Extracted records
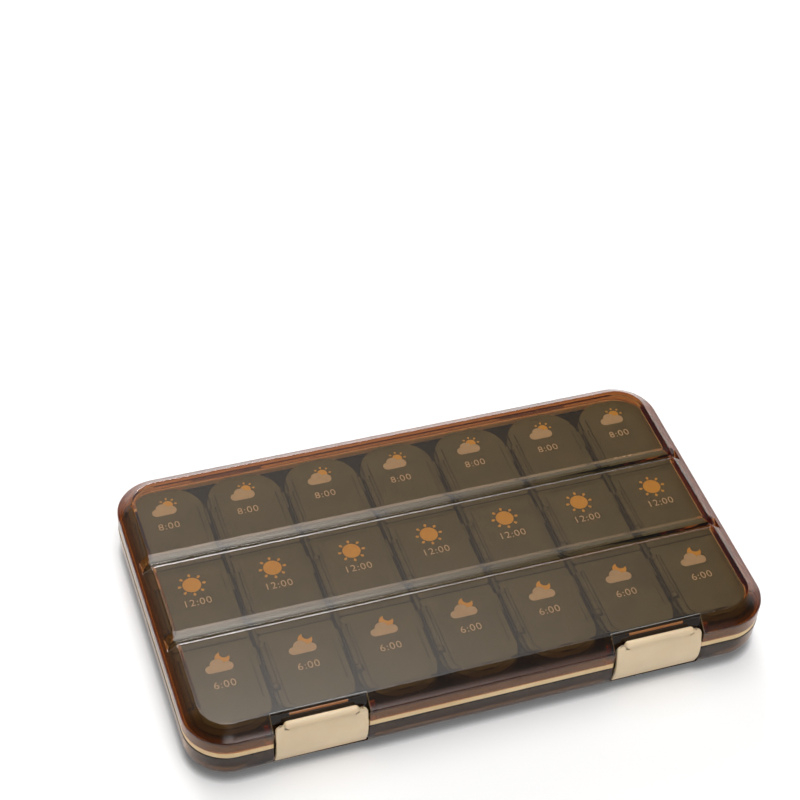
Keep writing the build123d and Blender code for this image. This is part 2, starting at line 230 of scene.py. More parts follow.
@dataclass(frozen=True)
class SoftSky:
    """How bright the sky is towards each direction; spans are of the direction's x, y or z."""

    right_edge: Span = (0.05, 0.44)
    left_edge: Span = (-0.3, -0.05)
    front: Span = (-0.65, -0.45)
    front_light: Span = (0.4, 7.2)
    falls: tuple[tuple[Span, float], ...] = (((-0.3, 0.5), -2.6), ((0.54, 0.64), -3.2), ((0.64, 0.78), -0.8))
    strip: Span = (0.84, 0.91)
    strip_light: float = 14.0
    raised: Span = (0.04, 0.2)
    horizon: Span = (0.1, 0.45)
    horizon_light: Span = (1.0, 0.12)
    share_through: float = 0.4
    backdrop: float = 1.0


LID_PLASTIC = ClearFinish(
    absorption=(0.74, 0.50, 0.14),
    density=500.0,
    shadow_tint=(0.97, 0.95, 0.92),
    roughness=0.01,
    ior=1.5,
    wave_height=0.0015,
    wave_scale=25.0,
)
BASE_PLASTIC = ClearFinish(
    absorption=(0.70, 0.46, 0.16),
    density=500.0,
    shadow_tint=(0.9, 0.85, 0.78),
    roughness=0.01,
    ior=1.45,
    wave_height=0.0015,
    wave_scale=25.0,
)
RIM_TINT = RimTint()
WALL_TINT = WallTint()
BOX = SolidFinish(
    color=(0.040, 0.044, 0.026),
    second_color=(0.052, 0.056, 0.034),
    mottle_scale=90.0,
    roughness=0.16,
    grain_scale=1500.0,
    grain_height=0.01,
    alpha=0.97,
)
CELL_LID = SolidFinish(
    color=(0.042, 0.047, 0.026),
    second_color=(0.052, 0.057, 0.032),
    mottle_scale=120.0,
    roughness=0.2,
    grain_scale=1800.0,
    grain_height=0.002,
    alpha=0.97,
    # Painted shade on the sides of the raised panel's step.
    step_shade_band=(19.0, 19.05, 19.33, 19.38),
    line_color=(0.012, 0.013, 0.009),
)
SEAL = SolidFinish(
    color=(0.74, 0.52, 0.27),
    second_color=(0.80, 0.59, 0.33),
    mottle_scale=60.0,
    roughness=0.42,
    grain_scale=3500.0,
    grain_height=0.02,
    subsurface=0.15,
)
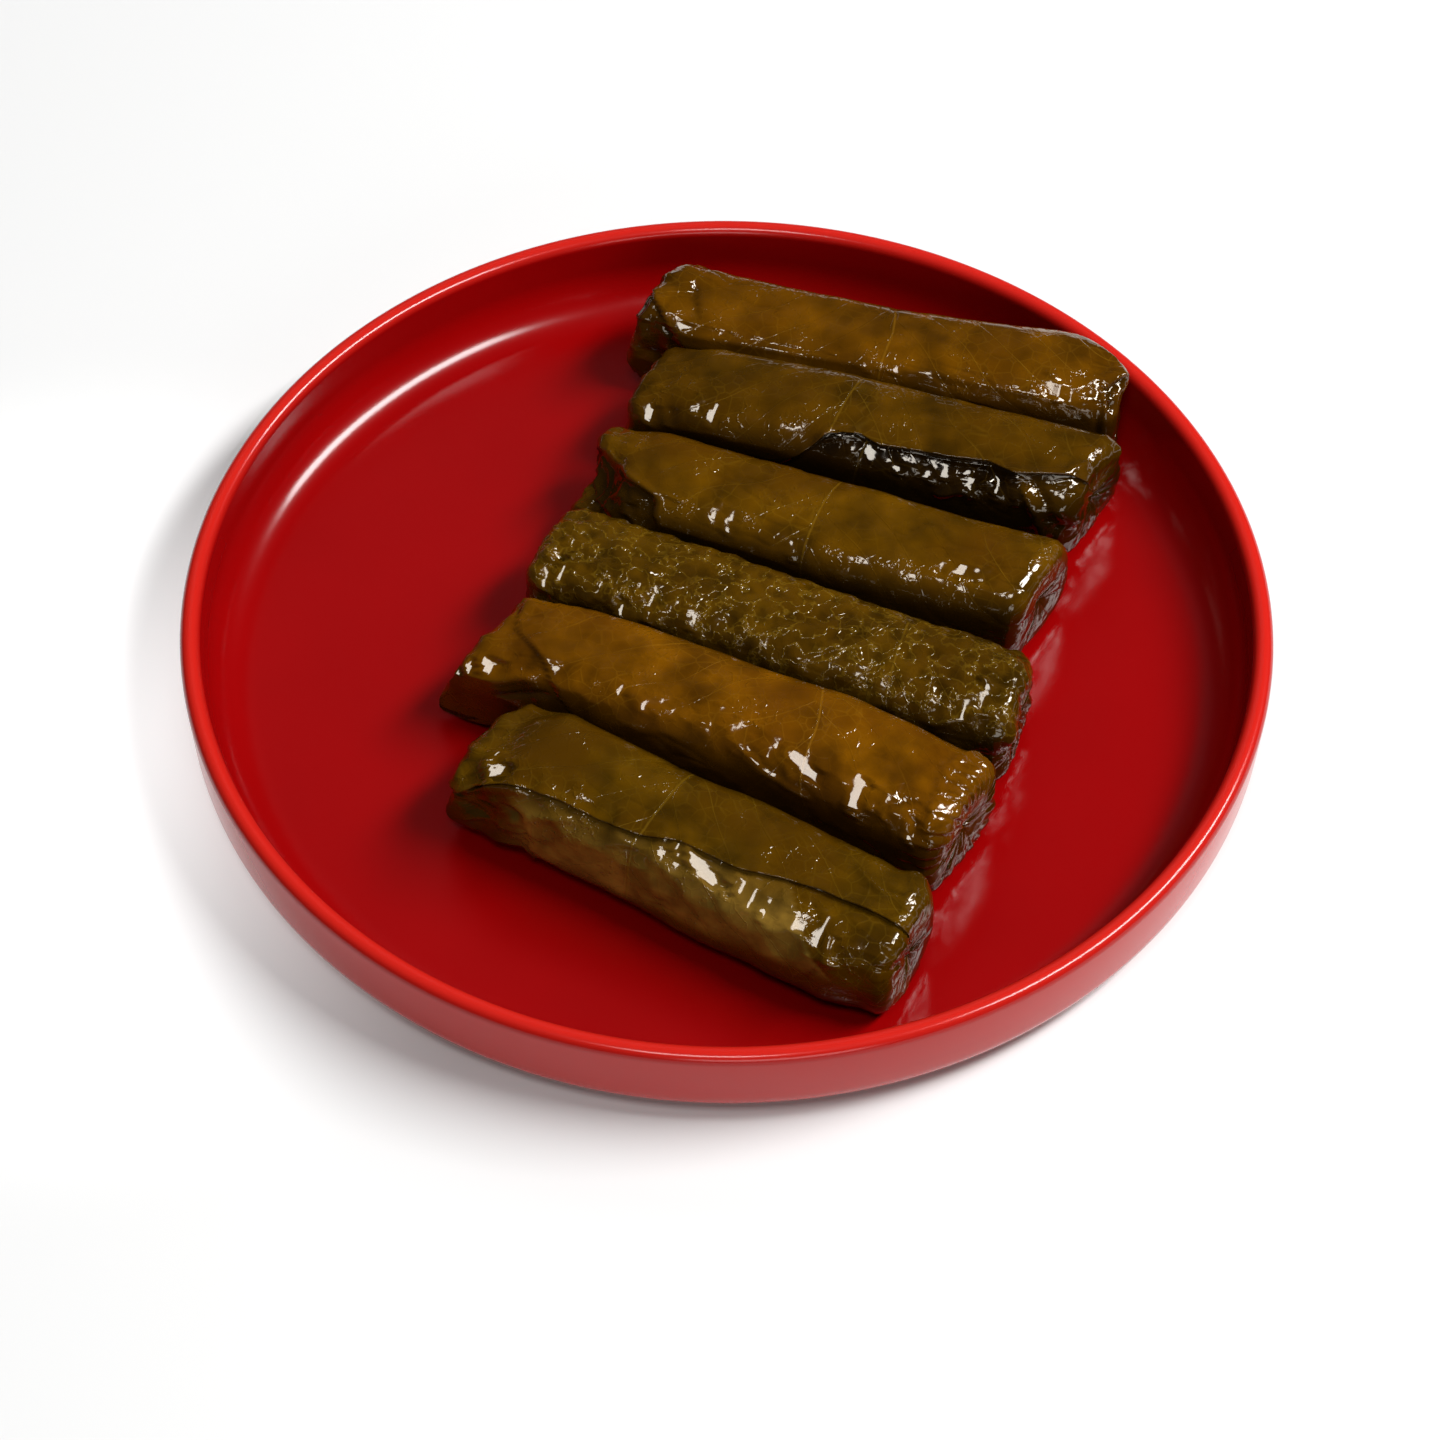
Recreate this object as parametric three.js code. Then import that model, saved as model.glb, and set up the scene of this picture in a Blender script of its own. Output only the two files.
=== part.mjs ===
// A round red plate with six stuffed grape leaf rolls lying side by side on it.
// Millimetres, +Z up. The origin is on the surface that the plate stands on, under its centre.
// Each roll is a rice-filled cigar in a wrapped vine leaf: a rounded square section, blunt
// tucked ends, and the leaf's free margin showing as a low step along the front.

import * as THREE from 'three';

// Plate
const PLATE_RADIUS = 100;
const PLATE_HEIGHT = 20;
const FLOOR_TOP = 4;
const RIM_THICKNESS = 3.8;
const OUTER_CORNER = 7;
const OUTER_LEAN = 0.8;
const INNER_CORNER = 8.5;
const INNER_LEAN = 0.6;
const UNDERSIDE = 1;
const RECESS = 1.2;
const FOOT_INNER_RADIUS = 62;
const FOOT_WIDTH = 4;
const FOOT_CHAMFER = 1;
const PLATE_SEGMENTS = 60;

// Gaps that keep neighbouring pieces apart
const CONTACT_GAP = 0.3;

// Rolls: the mesh grid, the section and the folded ends. The belly is how much wider a roll's
// foot is than its top.
const AROUND = 24;
const ALONG = 27;
const CAP_ROWS = 5;
const SECTION_POWER = 3;
const END_ROUNDING = 3.2;
const END_DIMPLE = 1.6;
const TUCK_REACH = 13;
const FOLD_IN = 12;
const MARGIN_OVERLAP = 0.012;
const UNEVENNESS = 0.3;
const BELLY = 0.1;

// Sizes at six stations along each roll, as parts of its length from the left end
const STATIONS = [0, 0.12, 0.35, 0.65, 0.88, 1];

// left and right are the middle of each end face in plan. bow pushes the middle of the roll
// back. A skew slants an end face. margin is where the leaf's free edge lies: places along the
// roll with their degrees from the back over the top. step is how high the edge stands. tucks
// and tuckDepth fold the leaf in at the left and right ends. pulls draw a fold of leaf out of
// the roll.
const ROLLS = [
  {
    name: 'roll_1',
    left: [-14.4, 77.4],
    right: [75.9, 54.9],
    bow: -1.3,
    skew: [0.33, 0],
    widths: [20.4, 20.9, 20.9, 21.5, 22.2, 20],
    heights: [21.5, 19.8, 19.7, 20.6, 21.6, 19.6],
    margin: [[0, 226], [93, 224]],
    step: [0.8, 0.8, 0.8, 0.8, 0.8, 0.8],
    tucks: [7, 5],
    tuckDepth: [0.1, 0.09],
    pulls: [{ at: [75, 55, 22], toward: [1, -0.5, 1.4], reach: 6 }],
    colour: 0x5a4a08,
  },
  {
    name: 'roll_2',
    left: [-16.4, 55],
    right: [69.6, 31],
    bow: -0.4,
    skew: [0.16, 0.26],
    widths: [20.2, 21.6, 22.1, 22.1, 22, 21.4],
    heights: [19.4, 21.6, 22.3, 21.6, 21, 20.4],
    margin: [
      [0, 168],
      [31, 166],
      [36, 143],
      [39, 127],
      [42, 123],
      [45, 121],
      [49, 126],
      [54, 124],
      [63, 122],
      [70, 118],
      [76, 124],
      [82, 118],
      [89, 110],
    ],
    step: [0.8, 0.9, 1.8, 2.4, 1.8, 1.2],
    tucks: [6, 6],
    tuckDepth: [0.08, 0.1],
    pulls: [{ at: [73, 36, 20], toward: [1.6, 0.8, 0.6], reach: 6 }],
    colour: 0x544a08,
  },
  {
    name: 'roll_3',
    left: [-26, 35.5],
    right: [58.9, 5.8],
    bow: -1,
    skew: [0.06, 0.2],
    widths: [19.4, 22.2, 22.3, 22.6, 22.5, 22],
    heights: [18.8, 21.2, 20.3, 20.5, 20, 20.2],
    margin: [[0, 222], [90, 224]],
    step: [0.8, 0.8, 0.8, 0.8, 0.8, 0.8],
    tucks: [5, 8],
    tuckDepth: [0.12, 0.06],
    pulls: [{ at: [-27, 29, 23], toward: [3.5, 1, -4.5], reach: 12 }],
    colour: 0x564609,
  },
  {
    name: 'roll_4',
    left: [-33.1, 14.3],
    right: [52.8, -21.8],
    bow: -0.1,
    skew: [0.06, -0.08],
    widths: [21, 20.8, 21, 21.8, 22.2, 20],
    heights: [18.6, 19.6, 19.2, 19, 19.2, 19.6],
    margin: [[0, 224], [93, 225]],
    step: [0.8, 0.8, 0.8, 0.8, 0.8, 0.8],
    tucks: [6, 6],
    tuckDepth: [0.07, 0.1],
    pulls: [{ at: [52, -29, 20], toward: [1.2, -0.8, -1.6], reach: 8 }],
    colour: 0x4d4a10,
  },
  {
    name: 'roll_5',
    left: [-42.5, -6.6],
    right: [43, -46.8],
    bow: 1.4,
    skew: [0.17, 0.12],
    widths: [22, 22.4, 23, 23.6, 23.6, 23.2],
    heights: [19, 20.8, 21.8, 22, 21.6, 20.6],
    margin: [[0, 222], [95, 224]],
    step: [0.9, 0.9, 0.9, 0.9, 0.9, 0.9],
    tucks: [5, 9],
    tuckDepth: [0.1, 0.08],
    pulls: [
      { at: [-44, -11, 15], toward: [-4, -1.5, -3], reach: 13 },
      { at: [-48, -13.5, 8], toward: [-5.5, -1.2, -2], reach: 9 },
    ],
    colour: 0x6e4606,
  },
  {
    name: 'roll_6',
    left: [-43.1, -31.1],
    right: [32.4, -74.4],
    bow: -0.1,
    skew: [0.11, -0.04],
    widths: [22.6, 23.2, 23.4, 24.2, 24.6, 20.8],
    heights: [17.6, 21.4, 20.8, 20.1, 20, 20.8],
    margin: [
      [0, 156],
      [3.2, 152],
      [6.5, 140],
      [14, 132],
      [21.5, 128],
      [29.4, 128],
      [37, 125],
      [44, 115],
      [55.7, 113],
      [64, 104],
      [70, 99],
      [77, 98],
      [87, 104],
    ],
    step: [1.3, 0.8, 0.7, 0.8, 0.7, 0.7],
    tucks: [5, 5],
    tuckDepth: [0.11, 0.09],
    pulls: [
      { at: [-46, -39, 10], toward: [-2.2, -1.2, 0.6], reach: 8 },
      { at: [33, -64, 21], toward: [0.6, 1, 1.8], reach: 6 },
    ],
    colour: 0x4a4510,
  },
];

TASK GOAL
Find the word "scene" in the data and show each line that holds it.

RESPONSE BELOW
Keep writing the build123d and Blender code for this image. This is part 2, starting at line 230 of scene.py. More parts follow.
Recreate this object as parametric three.js code. Then import that model, saved as model.glb, and set up the scene of this picture in a Blender script of its own. Output only the two files.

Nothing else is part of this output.